Ensuite, sur le plan écologique et économique, ce Code est l’instrument de la durabilité : il vise à reconstituer et à préserver nos stocks halieutiques pour que la pêche guinéenne puisse continuer à prospérer dans dix, vingt, cinquante ans. En cela, nous léguons à nos enfants un patrimoine marin protégé plutôt qu’épuisé. Sur le plan de la compétitivité et de la croissance, les nouvelles dispositions de traçabilité, de contrôle de qualité et de modernisation du secteur feront gagner en productivité et en valeur ajoutée l’ensemble de la filière. Nos opérateurs économiques pourront conquérir de nouveaux débouchés, forts de respecter des normes mondialement reconnues. D’ailleurs, la modernisation des infrastructures halieutiques est déjà en marche : cinq nouveaux débarcadères ainsi qu’un grand marché aux poissons ont récemment été construits – notamment à Kamsar – afin d’améliorer les conditions de travail des pêcheurs et des commerçantes; et deux entrepôts frigorifiques d’une capacité de 250 tonnes chacun ont été installés à Kankan et à Nzérékoré pour renforcer la conservation et la distribution du poisson jusqu’à l’intérieur du pays. Les investissements privés dans le secteur, de leur côté, seront encouragés par l’existence d’un cadre légal stable, clair et équitable.
Par ailleurs, cette réforme profitera directement aux communautés côtières : c’est la prospérité locale que nous visons. Des communautés de pêcheurs plus résilientes et mieux équipées, ce sont davantage de revenus pour les familles, plus d’emplois pour la jeunesse sur nos littoraux, et in fine un développement local renforcé dans les régions maritimes. J’insiste également sur la justice socialeau cœur de cette réforme : en protégeant les petits pêcheurs contre la concurrence déloyale et en luttant contre la corruption, nous veillons à ce que les richesses de la mer profitent d’abord aux fils et aux filles de la nation qui en dépendent pour vivre, plutôt qu’à quelques intérêts particuliers.

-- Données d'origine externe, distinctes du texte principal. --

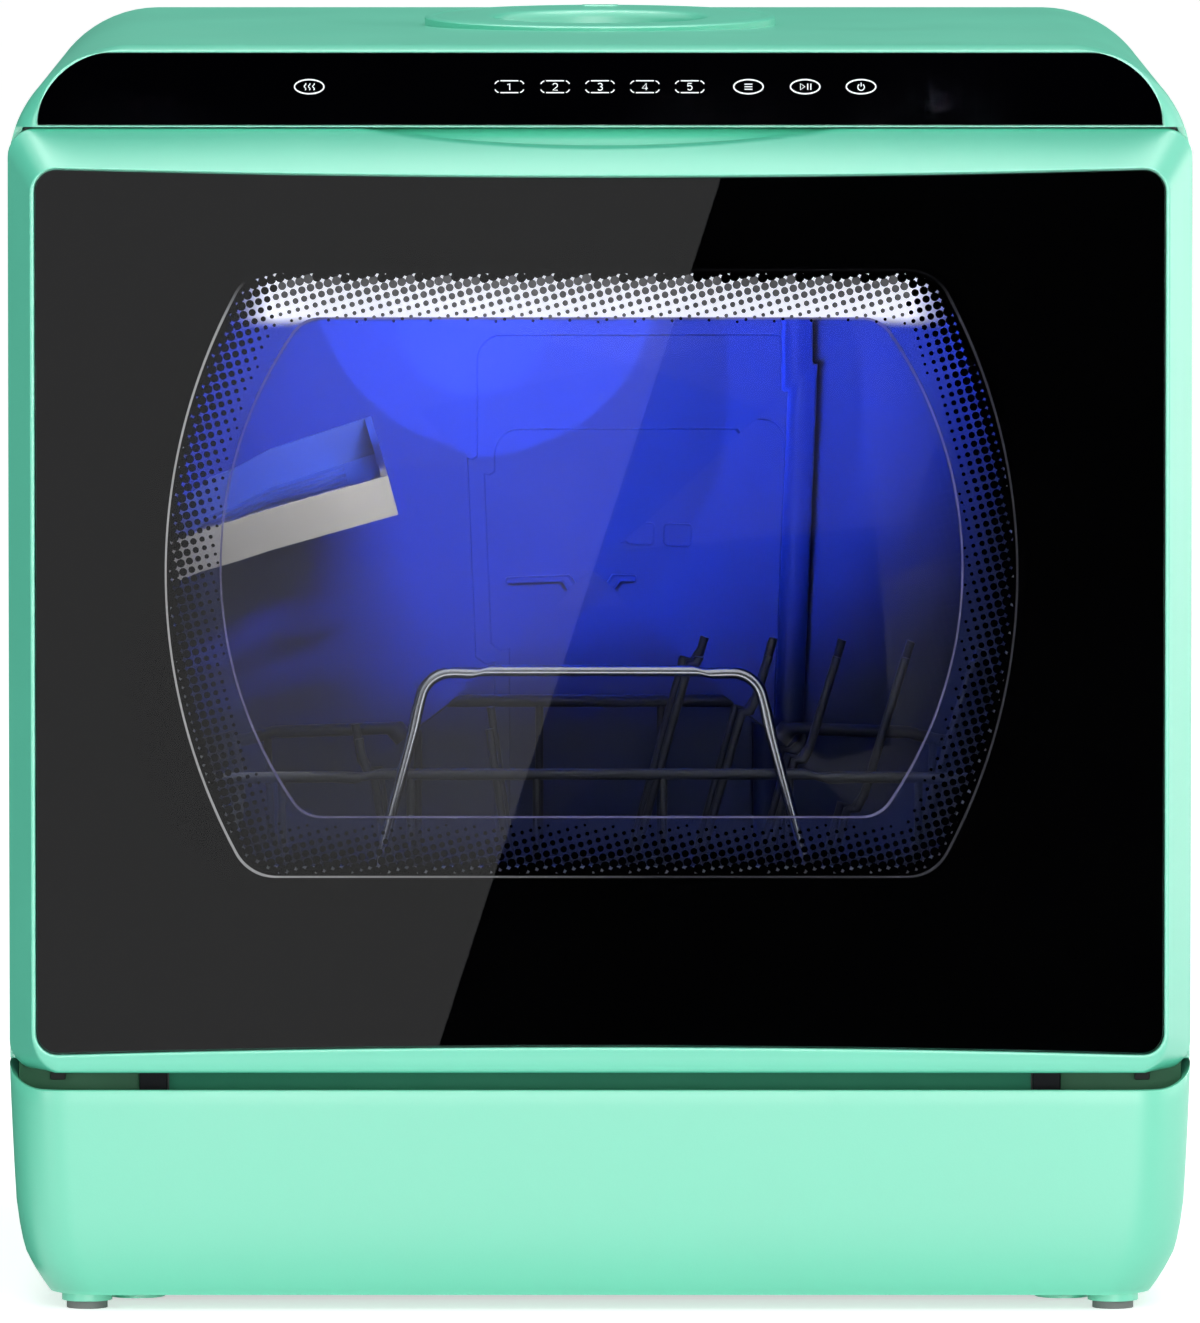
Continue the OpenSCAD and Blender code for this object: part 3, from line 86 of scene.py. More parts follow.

Enfin, sur le plan diplomatique, l’adoption du nouveau Code de la Pêche fera honneur à la Guinée et confortera sa crédibilité internationale. En dotant notre pays d’une législation halieutique conforme à ses engagements internationaux et aux meilleures pratiques mondiales, nous envoyons un signal fort à nos voisins et partenaires : la Guinée est et demeure un État responsable, engagé pour la protection des océans, et prêt à coopérer activement en faveur de la sécurité maritime dans notre sous-région. Notre pays en tirera un surcroît de respectabilité et d’influence positive sur la scène africaine et mondiale.
Monsieur le Président,
Honorables Conseillers Nationaux,
En votant en faveur de ce projet de Code de la Pêche Maritime, vous vous apprêtez à écrire une page historique pour notre nation. Vous allez doter la Guinée d’un outil juridique puissant qui changera le destin de milliers de familles et garantira l’avenir de nos ressources halieutiques. Ce Code révisé n’est pas une simple mise à jour technique : c’est le pacte d’un peuple avec son océan, un engagement solennel à mieux gérer un don de Dieu qui nous est cher. Il concrétise la vision de Son Excellence le Général Mamadi Doumbouya, Président de la République, et de Monsieur Amadou Oury Bah, Premier Ministre, Chef du Gouvernement, qui ont fait de la protection de nos ressources et du bien-être de nos populations une priorité absolue. Sous leur leadership éclairé, nous avons pu mener à bien ce processus ambitieux et inclusif. Il nous appartient maintenant, ensemble, de parachever ce processus par l’adoption de ce projet de loi historique.
Je vous exhorte donc, honorables membres du CNT, à apporter votre appui enthousiaste à cette réforme salutaire. En la votant, vous répondrez aux aspirations de nos compatriotes pêcheurs, vous protégerez les assiettes de nos familles et vous renforcerez la souveraineté de la Guinée sur ses richesses maritimes. Le peuple tout entier nous observe et attend de nous cette décision courageuse, qui ouvrira une ère nouvelle pour la pêche guinéenne.
Sur ce, je réitère la profonde reconnaissance du Gouvernement envers Son Excellence Monsieur le Président de la République et Monsieur le Premier Ministre pour leur confiance et leur appui constants tout au long de ce chantier de réforme. Permettez-moi enfin de vous remercier, Monsieur le Président, ainsi que chacun des honorables membres de ce Conseil, pour votre sens du devoir et l’attention bienveillante que vous avez accordée à mes propos.
Vive la pêche guinéenne durable et prospère ! Vive la République de Guinée !
Je vous remercie de votre aimable attention.